For their research, the team first collected data from thermal power plants, cement industries, iron and steel industries, and oil refineries across the four states. They then calculated the CO₂ emissions and operational energy demand for these sectors. They found that among the four states, Andhra Pradesh was the leading emitter of CO₂, contributing around 38% of all CO₂ emissions in the region. They also found that coal-based power plants contributed around 64% of the CO₂ emissions in the region—these results indicate a substantial demand for power in the area. “These results suggest that shifting from coal to cleaner energy alternatives like solar, wind, nuclear, hydel, or geothermal energy could lead to a drop in CO₂ emissions by up to 50%,” explains Dr. Sivasankar. “We further found that cement and iron and steel industries contribute another 32.8% of CO₂ emissions in this region. By developing targeted strategies and providing suitable incentives to these industries, we can achieve even higher reductions in carbon emissions.”

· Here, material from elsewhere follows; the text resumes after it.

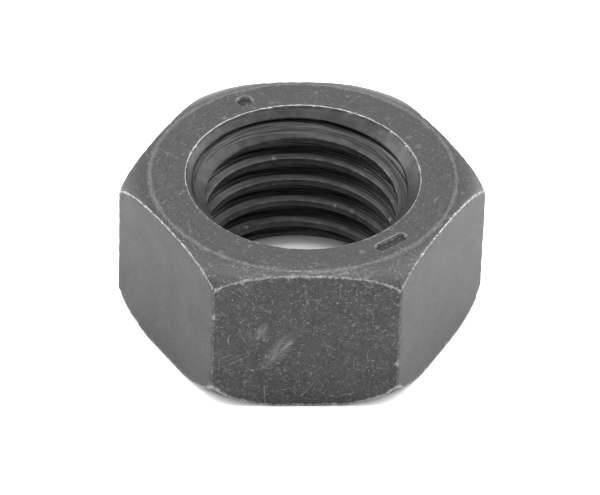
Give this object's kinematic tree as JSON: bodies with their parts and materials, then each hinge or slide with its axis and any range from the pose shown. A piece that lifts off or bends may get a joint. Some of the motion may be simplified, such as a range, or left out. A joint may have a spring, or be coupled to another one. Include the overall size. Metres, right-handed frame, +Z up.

The research team also projected the energy demand for the four southeastern states until 2050, considering four different GDP growth rates. They found that power demands in these states are likely to increase by 4–19 times by 2050, underscoring the need to develop energy efficiency measures and establish green hydrogen infrastructure. Next, the research team calculated how much green hydrogen would be required to meet this energy demand. “This calculation can essentially be split into two parts: first, how much electricity and water do you need to produce green hydrogen through electrolysis (the splitting of water into constituent hydrogen and oxygen)? Second, how much solar energy would be required to provide the electricity for electrolysis?” says Dr. Sivasankar. The solar energy requirement can further be reduced into a calculation of the number of solar energy panels—and their corresponding installation area—that can fulfil the energy demand.

The research team found that approximately 3–14.32 million solar panels, or an installation of 54–306.5 million sq. ft., would be required to meet the projected hydrogen demand for these four states by 2050, assuming a GDP growth between 7–11%. “A key aspect of transitioning to green hydrogen is providing large-scale storage for the gas,” explains Dr. Sivasankar. “Subsurface geological structures, such as the saline aquifers and oil and gas reservoirs of the Cauvery and Krishna–Godavari (KG) river basins in southeast India, are ideal for this purpose.” The research team investigated the hydrogen storage capacity of the saline aquifers and oil and gas reservoirs in the Cauvery and KG basins and found that they have the potential to continuously deliver stored hydrogen for seven years without refilling—thereby ensuring energy supply.

“It is worthwhile to note, however, that our calculations showed that the production of green hydrogen using renewable energy requires 1.86 times more energy than the direct use of renewable energy. Diversifying alternative energy sources beyond solar energy, such as through offshore wind farms, can be a potential solution. Improving green hydrogen technology to overcome this gap is also an important research direction,” continues Dr. Sivasankar. Another finding by the research team related to CO₂ emissions by oil refineries during water flooding and enhanced oil recovery (EOR) processes, such as CO₂ foam flooding and alkali surfactant polymer (ASP) processes. These processes are used to increase the amount of oil obtained from a petroleum field. The researchers found that although these processes enhance petroleum recovery, which can help meet increased energy demands, the CO₂ emitted during these processes is significant.

“We further suggested measures to decarbonise such upstream oil and gas operations with hydrogen under uncertainty,” adds Dr. Sivasankar. The study suggested that developing environmentally and economically sustainable technologies for different industrial operations and EOR techniques can help bring affordable energy to our population, as well as improve air quality and mitigate climate change for a better living environment. “Overall, our comprehensive analysis highlights the need for a well-balanced, mixed use of renewable energy, efficient energy storage, and green hydrogen use for India to meet its decarbonisation and energy transition goals,” concludes Dr. Sivasankar. These findings are sure to inform and improve energy policy and strategy in the southeastern region of India. Congratulations to the researchers from the Indian Institute of Petroleum and Energy for their outstanding research!